#### Problem statement
The lines to return are those from the one containing "front_window_frames();" down to the one containing "imported = [obj", inclusive; return them exactly and nothing else.

#### Material provided
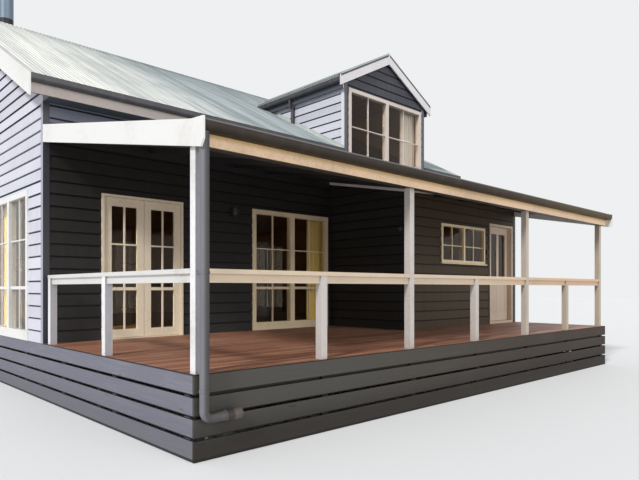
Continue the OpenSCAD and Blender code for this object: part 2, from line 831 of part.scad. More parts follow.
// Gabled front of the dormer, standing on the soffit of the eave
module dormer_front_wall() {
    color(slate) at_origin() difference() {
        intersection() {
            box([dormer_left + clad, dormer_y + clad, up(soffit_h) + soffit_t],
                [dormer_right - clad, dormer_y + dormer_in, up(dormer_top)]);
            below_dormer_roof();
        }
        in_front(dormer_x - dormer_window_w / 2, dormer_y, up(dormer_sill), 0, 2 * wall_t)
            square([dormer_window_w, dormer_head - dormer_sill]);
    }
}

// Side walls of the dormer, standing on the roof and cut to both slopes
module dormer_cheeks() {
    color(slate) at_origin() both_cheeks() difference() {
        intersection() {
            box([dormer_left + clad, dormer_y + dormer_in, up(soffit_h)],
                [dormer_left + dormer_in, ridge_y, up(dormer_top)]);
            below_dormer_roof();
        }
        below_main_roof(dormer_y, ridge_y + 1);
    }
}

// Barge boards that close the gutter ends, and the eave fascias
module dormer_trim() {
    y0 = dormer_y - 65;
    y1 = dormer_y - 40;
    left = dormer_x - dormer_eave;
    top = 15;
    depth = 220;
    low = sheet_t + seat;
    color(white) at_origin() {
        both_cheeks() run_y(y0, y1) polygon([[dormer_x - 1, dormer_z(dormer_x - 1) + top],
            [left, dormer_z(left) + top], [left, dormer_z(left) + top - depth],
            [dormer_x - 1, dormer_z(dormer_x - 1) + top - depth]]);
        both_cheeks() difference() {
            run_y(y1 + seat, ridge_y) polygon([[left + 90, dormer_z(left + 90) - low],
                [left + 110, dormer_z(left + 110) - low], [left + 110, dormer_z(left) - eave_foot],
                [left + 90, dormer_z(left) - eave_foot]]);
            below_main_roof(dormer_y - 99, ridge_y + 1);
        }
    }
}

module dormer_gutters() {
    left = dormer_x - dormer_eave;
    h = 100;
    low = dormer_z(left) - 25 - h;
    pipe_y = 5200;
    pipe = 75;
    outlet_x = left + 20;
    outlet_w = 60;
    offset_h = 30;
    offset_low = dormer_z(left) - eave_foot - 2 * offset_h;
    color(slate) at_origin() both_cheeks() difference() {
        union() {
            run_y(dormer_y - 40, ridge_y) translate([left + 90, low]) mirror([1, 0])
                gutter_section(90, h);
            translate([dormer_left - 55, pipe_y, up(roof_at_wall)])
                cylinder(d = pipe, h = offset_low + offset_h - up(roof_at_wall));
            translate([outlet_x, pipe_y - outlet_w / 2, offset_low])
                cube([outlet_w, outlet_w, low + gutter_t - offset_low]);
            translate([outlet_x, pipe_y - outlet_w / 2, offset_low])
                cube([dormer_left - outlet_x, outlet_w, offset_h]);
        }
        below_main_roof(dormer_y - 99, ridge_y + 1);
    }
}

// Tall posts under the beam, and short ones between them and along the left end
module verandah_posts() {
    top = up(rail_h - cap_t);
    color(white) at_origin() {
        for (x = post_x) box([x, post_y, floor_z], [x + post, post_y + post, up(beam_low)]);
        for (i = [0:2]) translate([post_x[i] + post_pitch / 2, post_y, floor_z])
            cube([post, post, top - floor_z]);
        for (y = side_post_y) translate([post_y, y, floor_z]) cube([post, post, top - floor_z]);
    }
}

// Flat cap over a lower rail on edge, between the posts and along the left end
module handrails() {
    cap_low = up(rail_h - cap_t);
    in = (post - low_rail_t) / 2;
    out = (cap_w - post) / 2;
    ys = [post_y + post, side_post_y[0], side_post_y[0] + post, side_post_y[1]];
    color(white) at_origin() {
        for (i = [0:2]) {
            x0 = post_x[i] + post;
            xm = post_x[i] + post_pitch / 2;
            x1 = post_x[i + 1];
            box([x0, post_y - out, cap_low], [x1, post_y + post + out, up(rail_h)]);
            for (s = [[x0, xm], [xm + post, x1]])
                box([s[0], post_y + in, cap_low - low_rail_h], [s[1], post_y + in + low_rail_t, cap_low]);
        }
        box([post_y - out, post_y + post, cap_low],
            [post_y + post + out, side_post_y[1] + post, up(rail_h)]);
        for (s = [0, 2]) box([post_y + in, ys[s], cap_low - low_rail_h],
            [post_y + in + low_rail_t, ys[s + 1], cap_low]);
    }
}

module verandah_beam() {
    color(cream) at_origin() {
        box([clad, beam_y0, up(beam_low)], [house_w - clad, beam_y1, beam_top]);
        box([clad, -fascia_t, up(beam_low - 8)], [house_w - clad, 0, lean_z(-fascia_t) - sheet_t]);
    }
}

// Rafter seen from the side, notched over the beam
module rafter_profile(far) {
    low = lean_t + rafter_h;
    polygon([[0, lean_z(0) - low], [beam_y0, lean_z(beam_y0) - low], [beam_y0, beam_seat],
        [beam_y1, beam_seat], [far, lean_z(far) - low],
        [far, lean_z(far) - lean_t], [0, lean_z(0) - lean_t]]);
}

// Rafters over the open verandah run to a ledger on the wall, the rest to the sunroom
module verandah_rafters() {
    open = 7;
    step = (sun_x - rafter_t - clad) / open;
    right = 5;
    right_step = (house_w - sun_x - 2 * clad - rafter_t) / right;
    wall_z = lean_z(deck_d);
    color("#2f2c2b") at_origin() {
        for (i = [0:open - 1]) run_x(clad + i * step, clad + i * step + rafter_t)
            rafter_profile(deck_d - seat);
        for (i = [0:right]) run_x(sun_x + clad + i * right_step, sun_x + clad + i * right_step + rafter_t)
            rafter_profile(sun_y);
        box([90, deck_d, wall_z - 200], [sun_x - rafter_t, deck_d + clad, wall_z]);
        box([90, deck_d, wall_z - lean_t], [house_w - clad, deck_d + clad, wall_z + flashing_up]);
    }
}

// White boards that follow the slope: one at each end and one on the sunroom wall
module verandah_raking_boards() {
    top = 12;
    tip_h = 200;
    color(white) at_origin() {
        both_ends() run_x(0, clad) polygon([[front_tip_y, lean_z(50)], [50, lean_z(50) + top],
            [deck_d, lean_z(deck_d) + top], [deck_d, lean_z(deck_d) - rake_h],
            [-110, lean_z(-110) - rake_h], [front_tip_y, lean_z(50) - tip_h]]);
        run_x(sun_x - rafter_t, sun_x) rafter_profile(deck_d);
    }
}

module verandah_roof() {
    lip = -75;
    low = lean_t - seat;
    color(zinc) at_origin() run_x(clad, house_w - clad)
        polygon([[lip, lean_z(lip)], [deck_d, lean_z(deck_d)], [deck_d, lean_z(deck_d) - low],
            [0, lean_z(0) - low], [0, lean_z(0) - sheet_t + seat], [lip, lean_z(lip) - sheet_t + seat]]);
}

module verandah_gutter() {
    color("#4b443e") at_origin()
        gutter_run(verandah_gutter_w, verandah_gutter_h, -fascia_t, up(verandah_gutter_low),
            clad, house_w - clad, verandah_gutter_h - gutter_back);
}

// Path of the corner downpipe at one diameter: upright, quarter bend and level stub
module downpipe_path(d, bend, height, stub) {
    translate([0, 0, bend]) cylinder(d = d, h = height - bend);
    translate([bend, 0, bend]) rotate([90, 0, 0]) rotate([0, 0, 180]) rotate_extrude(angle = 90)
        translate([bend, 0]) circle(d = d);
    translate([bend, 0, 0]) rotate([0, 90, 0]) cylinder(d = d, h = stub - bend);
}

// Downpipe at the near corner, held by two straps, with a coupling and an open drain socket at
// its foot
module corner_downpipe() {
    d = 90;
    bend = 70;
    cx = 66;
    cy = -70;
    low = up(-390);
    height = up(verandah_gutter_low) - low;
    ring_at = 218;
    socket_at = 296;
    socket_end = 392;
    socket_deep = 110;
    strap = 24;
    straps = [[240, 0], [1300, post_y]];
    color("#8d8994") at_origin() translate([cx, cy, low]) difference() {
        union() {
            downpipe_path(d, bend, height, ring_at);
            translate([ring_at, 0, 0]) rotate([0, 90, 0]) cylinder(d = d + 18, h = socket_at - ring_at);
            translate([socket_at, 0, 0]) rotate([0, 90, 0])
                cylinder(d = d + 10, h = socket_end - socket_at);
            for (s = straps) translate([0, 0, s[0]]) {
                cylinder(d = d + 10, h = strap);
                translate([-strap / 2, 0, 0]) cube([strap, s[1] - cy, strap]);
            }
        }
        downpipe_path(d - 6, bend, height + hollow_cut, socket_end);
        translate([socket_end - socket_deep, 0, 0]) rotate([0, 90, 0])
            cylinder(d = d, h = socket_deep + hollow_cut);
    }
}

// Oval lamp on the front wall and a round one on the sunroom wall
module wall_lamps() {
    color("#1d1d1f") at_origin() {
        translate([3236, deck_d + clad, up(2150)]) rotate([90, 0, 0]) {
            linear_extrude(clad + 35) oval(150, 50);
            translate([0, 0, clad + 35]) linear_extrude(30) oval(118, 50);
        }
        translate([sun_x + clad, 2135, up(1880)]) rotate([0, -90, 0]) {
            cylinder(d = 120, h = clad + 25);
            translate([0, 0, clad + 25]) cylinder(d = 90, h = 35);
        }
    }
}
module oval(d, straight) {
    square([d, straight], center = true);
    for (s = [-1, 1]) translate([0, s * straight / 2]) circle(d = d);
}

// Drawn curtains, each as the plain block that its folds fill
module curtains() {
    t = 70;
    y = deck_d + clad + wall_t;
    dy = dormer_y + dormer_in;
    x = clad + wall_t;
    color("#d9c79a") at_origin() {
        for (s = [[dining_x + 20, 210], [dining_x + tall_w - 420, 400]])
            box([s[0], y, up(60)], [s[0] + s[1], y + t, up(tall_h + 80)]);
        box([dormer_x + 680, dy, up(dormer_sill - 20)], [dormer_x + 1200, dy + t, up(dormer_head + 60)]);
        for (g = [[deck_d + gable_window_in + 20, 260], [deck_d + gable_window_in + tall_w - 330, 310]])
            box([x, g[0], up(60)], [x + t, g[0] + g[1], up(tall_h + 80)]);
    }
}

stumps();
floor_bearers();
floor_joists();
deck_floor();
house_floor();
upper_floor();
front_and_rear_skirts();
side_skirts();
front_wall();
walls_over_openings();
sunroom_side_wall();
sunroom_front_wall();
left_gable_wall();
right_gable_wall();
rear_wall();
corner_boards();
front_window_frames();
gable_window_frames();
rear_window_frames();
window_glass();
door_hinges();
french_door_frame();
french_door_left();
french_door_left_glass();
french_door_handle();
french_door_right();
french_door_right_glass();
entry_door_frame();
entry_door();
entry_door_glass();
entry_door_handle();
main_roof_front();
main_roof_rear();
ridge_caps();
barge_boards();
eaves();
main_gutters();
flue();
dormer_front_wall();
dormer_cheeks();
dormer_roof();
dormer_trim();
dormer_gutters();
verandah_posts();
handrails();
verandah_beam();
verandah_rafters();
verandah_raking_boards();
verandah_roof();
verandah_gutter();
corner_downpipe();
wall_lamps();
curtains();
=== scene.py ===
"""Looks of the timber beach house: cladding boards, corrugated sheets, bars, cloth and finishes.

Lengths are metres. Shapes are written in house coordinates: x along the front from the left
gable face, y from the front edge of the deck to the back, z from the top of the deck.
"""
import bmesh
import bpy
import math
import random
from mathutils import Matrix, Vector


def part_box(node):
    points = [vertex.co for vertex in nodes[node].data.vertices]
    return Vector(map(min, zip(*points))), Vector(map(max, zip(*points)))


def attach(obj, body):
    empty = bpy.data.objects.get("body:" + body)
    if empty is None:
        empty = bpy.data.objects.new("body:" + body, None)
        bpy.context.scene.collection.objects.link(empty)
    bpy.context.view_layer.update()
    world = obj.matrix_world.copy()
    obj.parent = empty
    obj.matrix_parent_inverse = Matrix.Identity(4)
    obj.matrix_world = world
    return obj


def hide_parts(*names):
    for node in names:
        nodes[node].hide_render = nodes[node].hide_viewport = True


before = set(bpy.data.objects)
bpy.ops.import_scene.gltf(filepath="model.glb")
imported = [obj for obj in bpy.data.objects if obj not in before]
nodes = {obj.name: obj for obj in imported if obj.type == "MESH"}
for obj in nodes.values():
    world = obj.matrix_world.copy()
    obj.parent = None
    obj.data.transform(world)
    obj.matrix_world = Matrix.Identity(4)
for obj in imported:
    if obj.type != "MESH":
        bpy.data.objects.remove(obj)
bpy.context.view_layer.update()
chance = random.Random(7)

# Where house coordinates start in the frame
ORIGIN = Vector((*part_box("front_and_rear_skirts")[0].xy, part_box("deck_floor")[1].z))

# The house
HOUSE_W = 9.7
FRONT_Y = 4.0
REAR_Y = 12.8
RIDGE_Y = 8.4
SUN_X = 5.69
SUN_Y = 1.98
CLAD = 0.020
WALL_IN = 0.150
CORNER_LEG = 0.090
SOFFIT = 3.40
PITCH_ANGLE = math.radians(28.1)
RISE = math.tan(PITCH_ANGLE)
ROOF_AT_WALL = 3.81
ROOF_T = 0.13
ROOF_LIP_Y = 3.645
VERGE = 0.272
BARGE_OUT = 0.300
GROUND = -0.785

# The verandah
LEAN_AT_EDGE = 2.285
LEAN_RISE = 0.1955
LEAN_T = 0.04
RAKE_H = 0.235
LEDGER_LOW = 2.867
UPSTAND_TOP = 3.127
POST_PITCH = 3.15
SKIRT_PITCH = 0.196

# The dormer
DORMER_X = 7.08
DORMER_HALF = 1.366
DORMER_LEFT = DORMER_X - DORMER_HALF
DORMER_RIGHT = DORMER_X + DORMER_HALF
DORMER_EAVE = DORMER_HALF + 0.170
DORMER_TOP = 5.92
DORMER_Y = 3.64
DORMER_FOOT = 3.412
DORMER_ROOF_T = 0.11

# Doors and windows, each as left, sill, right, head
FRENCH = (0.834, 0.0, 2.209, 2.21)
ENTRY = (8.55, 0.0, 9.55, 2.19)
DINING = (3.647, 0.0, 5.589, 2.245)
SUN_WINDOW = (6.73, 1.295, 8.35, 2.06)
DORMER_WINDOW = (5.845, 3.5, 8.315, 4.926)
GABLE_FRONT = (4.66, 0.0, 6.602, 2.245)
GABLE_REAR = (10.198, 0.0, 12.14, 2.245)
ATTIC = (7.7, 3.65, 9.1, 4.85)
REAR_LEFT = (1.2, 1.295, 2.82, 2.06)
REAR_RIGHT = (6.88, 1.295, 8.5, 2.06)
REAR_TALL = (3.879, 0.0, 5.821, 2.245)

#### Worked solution
front_window_frames();
gable_window_frames();
rear_window_frames();
window_glass();
door_hinges();
french_door_frame();
french_door_left();
french_door_left_glass();
french_door_handle();
french_door_right();
french_door_right_glass();
entry_door_frame();
entry_door();
entry_door_glass();
entry_door_handle();
main_roof_front();
main_roof_rear();
ridge_caps();
barge_boards();
eaves();
main_gutters();
flue();
dormer_front_wall();
dormer_cheeks();
dormer_roof();
dormer_trim();
dormer_gutters();
verandah_posts();
handrails();
verandah_beam();
verandah_rafters();
verandah_raking_boards();
verandah_roof();
verandah_gutter();
corner_downpipe();
wall_lamps();
curtains();
=== scene.py ===
"""Looks of the timber beach house: cladding boards, corrugated sheets, bars, cloth and finishes.

Lengths are metres. Shapes are written in house coordinates: x along the front from the left
gable face, y from the front edge of the deck to the back, z from the top of the deck.
"""
import bmesh
import bpy
import math
import random
from mathutils import Matrix, Vector


def part_box(node):
    points = [vertex.co for vertex in nodes[node].data.vertices]
    return Vector(map(min, zip(*points))), Vector(map(max, zip(*points)))


def attach(obj, body):
    empty = bpy.data.objects.get("body:" + body)
    if empty is None:
        empty = bpy.data.objects.new("body:" + body, None)
        bpy.context.scene.collection.objects.link(empty)
    bpy.context.view_layer.update()
    world = obj.matrix_world.copy()
    obj.parent = empty
    obj.matrix_parent_inverse = Matrix.Identity(4)
    obj.matrix_world = world
    return obj


def hide_parts(*names):
    for node in names:
        nodes[node].hide_render = nodes[node].hide_viewport = True


before = set(bpy.data.objects)
bpy.ops.import_scene.gltf(filepath="model.glb")
imported = [obj for obj in bpy.data.objects if obj not in before]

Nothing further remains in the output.